I chose to join Sussex Partnership because I had some training placements here. The supervision was fantastic and the team did a great job of helping me develop my knowledge.
I think that Sussex Partnership do things differently in terms of investing in staff and linking up with universities to provide people with training. They place a priority on training and workforce development to encourage people to stay here.
I always wanted to be a psychologist and work with children and young people; helping them make a change while they still have their whole lives ahead of them.
Once qualified, I wanted to come straight back. When I returned, the transition from trainee to qualified psychologist was fast. There was a jump in caseload and also the severity of cases, but the team were very good at mediating any anxiety I felt as a new team member. They knew exactly where I was in my development and understood where and when to support me.
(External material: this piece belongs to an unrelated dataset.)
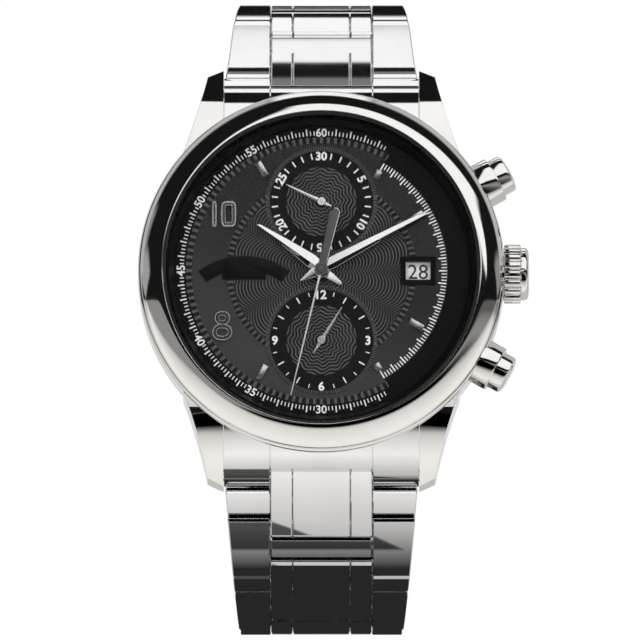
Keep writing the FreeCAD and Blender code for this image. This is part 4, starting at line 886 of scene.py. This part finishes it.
def plaque():
    """A bare plaque like an arched ribbon: two arcs of 8.5 and 6.9 mm about one centre, with a straight foot,
    and a fine raised rim along its outline."""
    middle, foot, half_foot, reach = (-8.69, -6.81), -1.05, 2.5, 37.4
    far_radius, near_radius = 8.5, 6.9
    far = arc(*middle, far_radius, 90 + reach, 90 - reach, 40)
    stop = math.degrees(math.asin(half_foot / near_radius))
    near_right = arc(*middle, near_radius, 90 - reach, 90 - stop, 14)
    near_left = arc(*middle, near_radius, 90 + stop, 90 + reach, 14)
    straight = [[middle[0] + half_foot, foot], [middle[0] - half_foot, foot]]
    loop = soften(np.concatenate([far, near_right, straight, near_left]), 0.1)
    ribbon = slab(loop, DIAL_LEVEL, DIAL_LEVEL + 0.12, 0.03)
    plate = piece("arched_plaque", ribbon, "root", flange_black, "dial_black", 30)
    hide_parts("dial_plaque")
    edge = inset(loop, 0.04)
    rim = band_along(edge, inset(edge, 0.05), DIAL_LEVEL + 0.1, DIAL_LEVEL + 0.15)
    piece("arched_plaque_rim", rim, "root", dial_black, "dial_black", 30)


def date_window():
    """Bevelled black frame round the date, and the thirty-one dates printed on the disc below."""
    outer = oblong(-1.95, 1.95, -1.6, 1.6) + (DATE_X, 0)
    inner = oblong(-1.45, 1.45, -1.05, 1.05) + (DATE_X, 0)
    profile = ((0, 0), (0, 0.2), (0.12, 0.27), (0.45, 0.25), (1, 0.02), (1, -0.02))
    bevels = hoop([(outer + (inner - outer) * share, DIAL_LEVEL + lift) for share, lift in profile])
    border = piece("date_window_frame", bevels, "root", flange_black, "frame_black", 20)
    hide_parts("date_frame")
    high = levels("date_disc")[1]
    parts = []
    for day in range(1, 32):
        degrees = 90 + (day - 28) * 360 / 31
        parts.append(figure(str(day), degrees, DATE_X, 1.65, high[2] + 0.005, degrees - 90, weight=0.0))
    piece("date_figures", join(parts), "date_disc", black_ink, "frame_black", 30, False)


engraving()
counter_floors()
scales()
applied_hours()
plaque()
date_window()


# ---- hands ----
BLADE = 0.1
SECONDS_ANGLE = 193.4


def ridged(stations, level, ridge, edge=0.05):
    """A hand with two facets: across each station (y, left, right) the section rises from both edges to a ridge
    on the hand's own line, as height = level + BLADE + ridge * min(1, width), and stays almost flat behind the
    pivot, with 0.02 in place of the width."""
    rings = []
    for y, left, right in stations:
        top = level + BLADE
        peak = top + ridge * (min(1.0, left + right) if y > 0 else 0.02)
        line = [(-left, level), (-left, top - 0.03), (-left + min(edge, left / 3), top), (0.0, peak),
                (right - min(edge, right / 3), top), (right, top - 0.03), (right, level)]
        rings.append([(x, y, z) for x, z in line])
    return capped(rings)


def inlay(stations, side, level, ridge):
    """Painted shade on one facet: a dark sheet on the facet's own slope, narrowed by a rim of 0.07 mm and raised by
    0.012 mm.
    """
    rim, raised = 0.07, 0.012
    upper, lower = [], []
    for y, left, right in stations:
        width = left if side < 0 else right
        peak = ridge * min(1.0, left + right)
        for share, line in ((0.0, upper), (max(0.0, 1 - rim / width), lower)):
            line.append((side * (rim * 0.3 + share * (width - rim * 0.3)), y,
                         level + BLADE + raised + peak * (1 - share)))
    loop = np.array(upper + lower[::-1])
    count = len(loop)
    points = np.concatenate([loop - (0, 0, 0.02), loop])
    faces = [list(f) for f in quads(2, count, False, True)]
    half = count // 2
    for i in range(half - 1):
        far = 2 * half - 1 - i
        faces += [[i, i + 1, far - 1, far][::-1], [count + i, count + i + 1, count + far - 1, count + far]]
    return points, faces


def disc(radius, low, high, edge=0.06, hole=0.0):
    """A small turned boss with a rounded rim."""
    line = [(hole, low), (radius, low), (radius, high - edge), (radius - 0.3 * edge, high - 0.3 * edge),
            (radius - edge, high), (hole, high)]
    return turned(line, 48, hole > 0)


def leaf_hands():
    """Hour and minute hand: a leaf with one bright facet and painted shade on the other, a dark sheet over part of
    that facet, and a short flat tail.
    """
    hour = [(-2.8, 0.05, 0.05), (-2.6, 0.2, 0.22), (-1.0, 0.4, 0.5), (0.6, 0.5, 0.9), (1.5, 0.6, 0.98),
            (5.3, 0.24, 0.64), (5.5, 0.05, 0.6), (8.6, 0.03, 0.24), (8.9, 0.02, 0.06)]
    minute = [(-2.7, 0.03, 0.03), (-1.0, 0.66, 0.44), (0.6, 0.8, 0.5), (1.5, 0.82, 0.55), (7.3, 0.64, 0.26),
              (7.5, 0.62, 0.05), (12.2, 0.46, 0.05), (13.9, 0.05, 0.03)]
    for name, stations, shaded_stretch, degrees, side, slope, hub in (
            ("hour_hand", hour, hour[4:6], 305.6, -1, 0.14, 0.95),
            ("minute_hand", minute, minute[3:5], 61.9, 1, 0.1, 0.85)):
        low, high = levels(name)
        level = high[2] - 0.26
        shape = join([ridged(stations, level, slope), disc(hub, low[2], level + 0.14)])
        blade = piece(name + "_blade", aimed(shape, degrees), name, hand_steel, "hand_steel", 8, False)
        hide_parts(name)
        # painted shade: a dark sheet over part of one facet
        shape = inlay(shaded_stretch, side, level, slope)
        piece(name + "_inlay", aimed(shape, degrees), name, deep_black, "dial_black", 20, False)


def seconds_hand():
    """Chronograph seconds hand: a thin needle, a broad grey tail with a bright rim down one side, and a boss."""
    low, high = levels("seconds_hand")
    level = high[2] - 0.3

    def part(name, shape, material, slot, sharp):
        shape = aimed(shape, SECONDS_ANGLE)
        return piece("seconds_hand_" + name, shape, "seconds_hand", material, slot, sharp, False)

    thin = [(-1.2, 0.2, 0.2), (0.0, 0.18, 0.18), (2.0, 0.13, 0.13), (14.8, 0.08, 0.08)]
    shape = join([ridged(thin, level, 0.01, 0.02), disc(0.5, low[2], level + 0.1, 0.05)])
    needle = part("blade", shape, hand_steel, "hand_steel", 15)
    tail = soften([(-0.4, -0.7), (0.4, -0.7), (0.54, -6.55), (0.0, -7.05), (-0.5, -6.85)], 0.06)
    shape = join([slab(tail, level, level + 0.16, 0.03), disc(0.74, level + 0.02, level + 0.24, 0.08),
                  disc(0.2, level, level + 0.29, 0.05)])
    part("tail", shape, satin_hand, "seconds_grey", 25)
    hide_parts("seconds_hand")
    inside = np.array([(-0.36, -0.8), (-0.46, -6.8), (0.0, -7.1), (0.2, -6.95)])
    outside = inside - [(0.08, 0), (0.09, 0.02), (0.02, 0.09), (-0.04, 0.07)]
    rim = [upright(line, level + z) for line, z in ((outside, 0.02), (outside, 0.17), (inside, 0.17), (inside, 0.02))]
    part("rim", capped(np.stack(rim, 1)), hand_steel, "hand_steel", 15)
    part("boss", disc(0.5, level + 0.22, level + 0.27, 0.03, hole=0.42), rubber, "dial_black", 25)


def counter_hands():
    """A pointer with a boss in each counter."""
    for name, y, angle, length, back, finish in (
            ("minute_counter_hand", SUBDIAL_Y, 296.0, 4.4, 1.3, hand_steel),
            ("hour_counter_hand", -SUBDIAL_Y, 31.5, 4.5, 1.75, trim_steel)):
        low, high = levels(name)
        level = high[2] - 0.2
        leaf = [(-back, 0.05, 0.05), (-0.4, 0.22, 0.22), (0.5, 0.24, 0.24), (1.0, 0.2, 0.2),
                (length - 0.25, 0.08, 0.08), (length, 0.03, 0.03)]
        shape = join([ridged(leaf, level, 0.02), disc(0.48, low[2], level + 0.17, 0.05),
                      disc(0.16, level, level + 0.2, 0.03)])
        pointer = piece(name + "_leaf", aimed(shape, angle, y), name, finish, "hand_steel", 15, False)
        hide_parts(name)


leaf_hands()
seconds_hand()
counter_hands()

# ---- stage, light and camera ----
# (fold from, to), (side from, to), strength, softness of the fold's edges, with all angles in degrees
STUDIO_WINDOWS = (
    ((12, 72), (-8, 54), 1.0, 1.0),
    ((9.5, 14), (-3, 9), 1.0, 0.2),
    ((97, 107.2), (-13, 13), 1.0, 0.4),
    ((106, 111), (-13, 13), 0.19, 0.5),
    ((117.5, 142.5), (-13, 13), 1.0, 0.5),
    ((160, 200), (-60, 60), 0.7, 4.0),
    ((98, 200), (-82, -13), 0.5, 3.0),
    ((98, 200), (13, 82), 0.5, 3.0),
    ((30, 125), (-90, -73), 0.36, 4.0),
    ((45, 125), (75, 90), 0.26, 3.0),
    ((84, 125), (-90, -60), 0.26, 5.0),
    ((-190, -60), (-90, 90), 0.5, 5.0),
)
STUDIO_DARK = 0.007
SIDE_SOFTNESS = 2.0
TILT = math.radians(10)


def world():
    """White to the eye, soft grey to the floor and, to polished metal, a dark studio with strip windows.
    Metal sees by fold = angle from the front horizon over the top, and side = angle from the middle plane."""
    studio = bpy.data.worlds.new("studio")
    bpy.context.scene.world = studio
    w = Nodes(studio)

    def between(value, ends, soft):
        rise, fall = (w.span(value, at - soft, at + soft, smooth=False) for at in ends)
        return w.product(rise, w.but(fall))

    x, y, z = w.node("ShaderNodeSeparateXYZ", {0: w.node("ShaderNodeTexCoord").outputs["Generated"]}).outputs
    fold = w.product(w.math("ARCTAN2", z, w.product(y, -1.0)), 180 / math.pi)
    side = w.product(w.math("ARCSINE", x), 180 / math.pi)
    lit = STUDIO_DARK
    for folds, sides, strength, soft in STUDIO_WINDOWS:
        window = w.product(between(fold, folds, soft), between(side, sides, SIDE_SOFTNESS), strength)
        lit = w.math("MAXIMUM", lit, window)
    level = w.node("ShaderNodeMix", {0: w.ray("Glossy"), 2: 1.0, 3: lit}, data_type="FLOAT").outputs[0]
    level = w.node("ShaderNodeMix", {0: w.ray("Diffuse"), 2: level, 3: 0.8}, data_type="FLOAT").outputs[0]
    shine = w.node("ShaderNodeBackground", {"Color": (1, 1, 1, 1), "Strength": level})
    w.tree.links.new(shine.outputs[0], w.node("ShaderNodeOutputWorld").inputs[0])


def floor():
    """A pale board under the bracelet, clear from below. To metal it shows a painted glow in place of its lit colour:
    bright in front, falling off farther in front (darkest where the camera stands), to the right and straight
    behind the bracelet, with a painted slanted shade. Spans are in metres."""
    size = 3000.0
    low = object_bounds()[0].z * 1000 - 0.05
    corners = oblong(-size, size, -size, size)
    corners = np.column_stack([corners[:, 0], np.full(4, low), corners[:, 1]])
    mesh = bpy.data.meshes.new("floor")
    mesh.from_pydata(stand(corners).tolist(), [], [[0, 1, 2, 3]])
    board = placed("floor", mesh)
    f = Finish("pale_board")
    colour = f.blend(f.noise(60, detail=4), (0.86, 0.86, 0.85), (0.89, 0.89, 0.88))
    f.done(Base_Color=colour, Roughness=0.6, Specular_IOR_Level=0.2)
    x, y, z = f.node("ShaderNodeSeparateXYZ", {0: f.where}).outputs
    dark = f.product(f.span(x, -0.03, -0.022), f.span(x, 0.05, 0.15, 1.0, 0.0))
    far = f.scaled(dark, -0.55, 0.55)
    near = f.math("MAXIMUM", f.span(y, -0.06, -0.035), far)
    right = f.span(x, 0.12, 0.5, 1.0, 0.4)
    front = f.math("MINIMUM", f.span(y, -0.013, -0.001, 0.93, 0.55, False),
                   f.span(y, -0.045, -0.014, 0.5, 0.93, False))
    off = f.span(f.math("ABSOLUTE", x), 0.0115, 0.014)
    behind = f.math("MAXIMUM", f.span(y, 0.0005, 0.0058, 1.0, 0.04, False), off)
    slant = f.math("MINIMUM", f.scaled(x, -0.48, f.math("ADD", y, 0.0009)),
                   f.math("ADD", y, 0.0035))
    wedge = f.product(f.span(slant, -0.0002, 0.0002, 0.0, 0.86), f.span(y, 0.0034, 0.0038, 1.0, 0.0), f.but(off))
    # painted reflection: the board's glow as metal sees it, with painted dark zones and a painted slanted shade
    glow = f.product(near, right, front, behind, f.but(wedge))
    seen = f.node("ShaderNodeEmission", {"Color": (1.0, 0.985, 0.96, 1), "Strength": glow})
    mirrored = f.node("ShaderNodeMixShader", {0: f.ray("Glossy"), 1: f.shader.outputs[0], 2: seen.outputs[0]})
    clear = f.node("ShaderNodeBsdfTransparent")
    back = f.node("ShaderNodeNewGeometry").outputs["Backfacing"]
    both = f.node("ShaderNodeMixShader", {0: back, 1: mirrored.outputs[0], 2: clear.outputs[0]})
    f.tree.links.new(both.outputs[0], f.out.inputs[0])
    board.data.materials.append(f.material)
    if board.data.polygons[0].normal.z < 0:
        board.data.flip_normals()
    board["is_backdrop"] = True


def lamp(name, place, size, power):
    """A soft square lamp, aimed at the middle of the dial, that no mirror sees."""
    light = bpy.data.lights.new(name, "AREA")
    light.shape = "SQUARE"
    light.size = size
    light.energy = power
    obj = placed(name, light)
    obj.location = place
    toward = np.array((0, -DIAL_LEVEL / 1000, 0)) - np.array(place)
    obj.rotation_euler = Vector(toward).to_track_quat("-Z", "Y").to_euler()
    obj.visible_glossy = False
    obj.visible_transmission = False
    obj.visible_camera = False


def camera():
    """Long lens, ten degrees below the dial's axis, on the six o'clock side."""
    reach, width, drop = 2.0, 0.07183, 0.00552
    centre = np.array([-0.000157, -DIAL_LEVEL / 1000, 0.0])
    up = np.array([0, -math.sin(TILT), math.cos(TILT)])
    target = centre - up * drop
    lens = bpy.data.cameras.new("camera")
    lens.sensor_width = 36
    lens.lens = lens.sensor_width * reach / width
    lens.clip_end = 10
    obj = placed("camera", lens)
    obj.location = target + np.array([0, -math.cos(TILT), -math.sin(TILT)]) * reach
    obj.rotation_euler = (math.pi / 2 + TILT, 0, 0)
    bpy.context.scene.camera = obj


world()
floor()
lamp("key", (-0.25, -0.55, 0.5), 0.35, 2.2)
lamp("fill", (0.45, -0.4, 0.15), 0.4, 0.8)
camera()
view = bpy.context.scene.view_settings
view.view_transform = "Standard"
I have just begun my interpersonal psychotherapy training, which is funded by Sussex Partnership. It’s another form of evidence-based therapy and accreditation. If a client is not responding to CBT and systemic therapy, it means we can try another approach.
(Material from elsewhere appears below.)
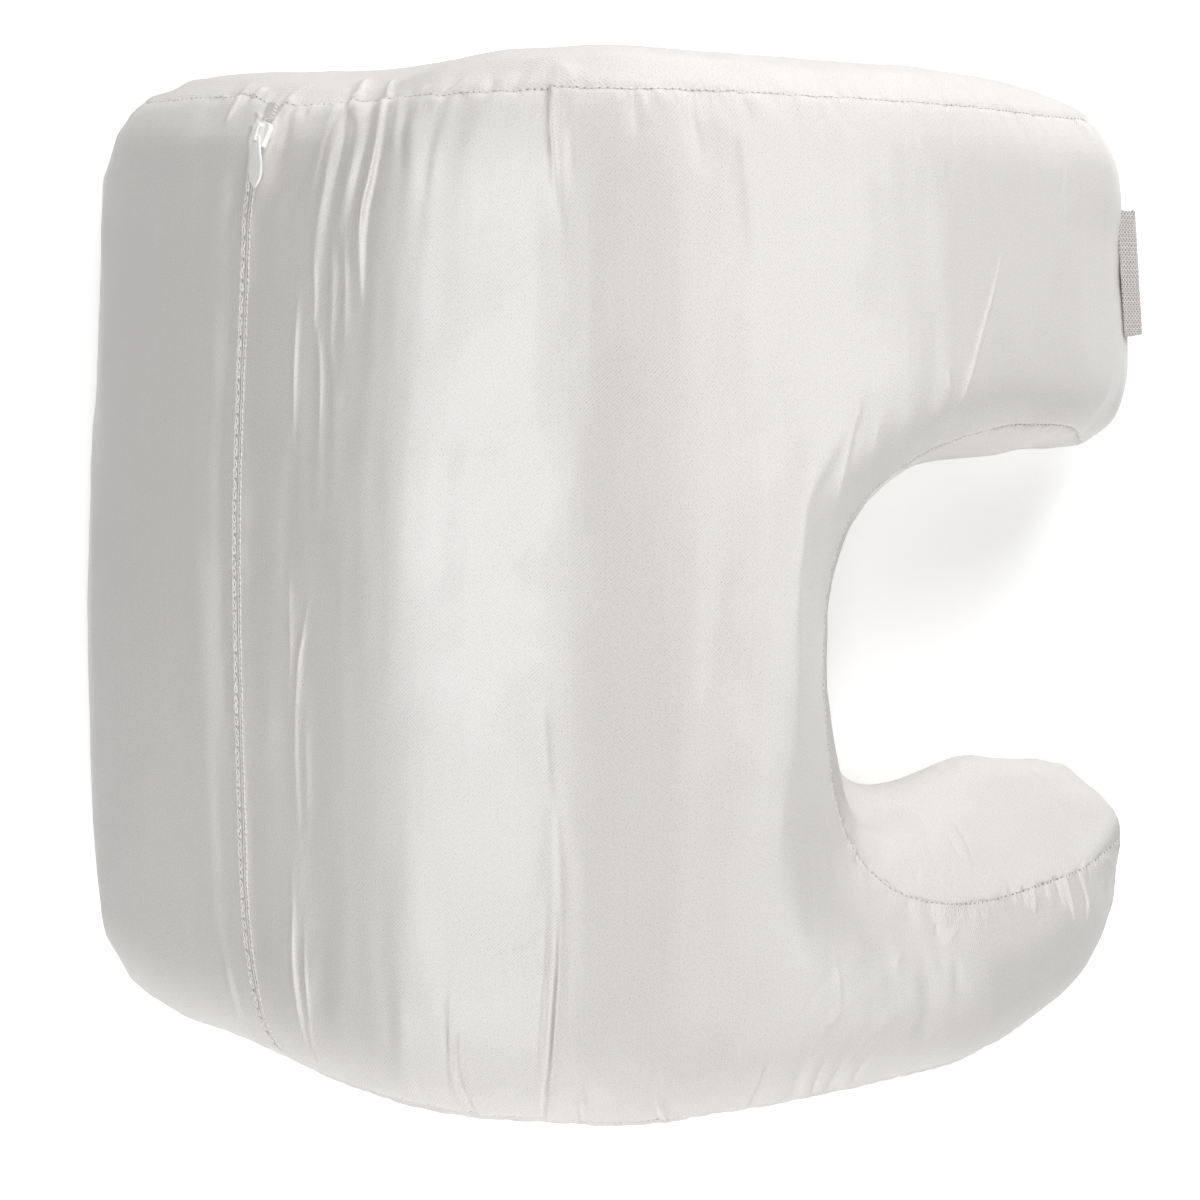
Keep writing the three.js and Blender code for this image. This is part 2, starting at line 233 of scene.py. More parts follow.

Our patients have complex presentations and are usually at high risk to themselves or others. They can be suffering from anxiety, depression and eating disorders. Our work is intense and challenging because of the severity of illnesses we see.
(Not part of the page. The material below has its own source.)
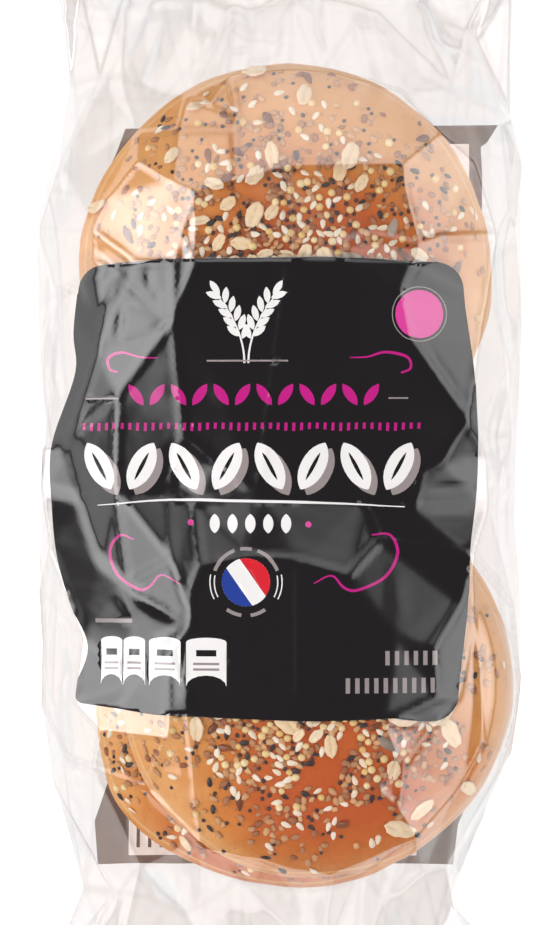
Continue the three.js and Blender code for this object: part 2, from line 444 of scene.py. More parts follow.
def oat_shape(draw):
    """A rolled oat flake: a thin, slightly cupped oval with a groove along its middle and a ragged edge."""
    points, faces = sphere_shape(8, 26)
    length = 7.8 * draw.uniform(0.55, 1.15)
    width = length * draw.uniform(0.48, 0.68)
    angle = np.arctan2(points[:, 1], points[:, 0])
    ragged = 1
    for height, count in ((0.035, 5), (0.045, 9)):
        ragged = ragged + height * np.sin(count * angle + draw.uniform(0, 6))
    ragged *= 1 - 0.16 * draw.uniform(0, 1) * np.exp(-((angle - draw.uniform(-3, 3)) / 0.4) ** 2)
    x = points[:, 0] * ragged * length / 2
    y = points[:, 1] * ragged * width / 2
    thick = 0.6 * (1 - 0.4 * np.sqrt(points[:, 0] ** 2 + points[:, 1] ** 2))
    groove = 0.55 * np.exp(-((y / 0.4) ** 2)) * (np.abs(x) < length * 0.42)
    cup = draw.uniform(-0.02, 0.035) * x ** 2 + draw.uniform(-0.02, 0.06) * y ** 2
    rounding = np.minimum(1, np.abs(points[:, 2]) * 2.2)
    z = np.where(points[:, 2] > 0, thick - groove, -thick) * rounding + cup
    return np.stack([x, y, z], axis=1), faces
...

I’m part of a friendly and supportive multi-disciplinary team who always make the time to listen. I appreciate the fact that difference of opinion is genuinely respected here and differing perspectives are valued. You’re never on your own.
From empathy to action
We go beyond empathy to action. We instil hope and having hope is what makes a difference. I’m extremely proud when the whole team comes together for a complex case, when you can really see the joined-up approach working. There can be many outside factors, such as home life or school, which keep the difficulty going for a person. It’s great when we can effect change in such complex situations.
And then sometimes it’s the little wins that you feel the most: young people trusting me enough, having the confidence to tell me what’s going on in their world, small smiles from someone who is deeply depressed or someone with an eating disorder telling me they enjoyed a piece of chocolate. All chinks of light after a long battle.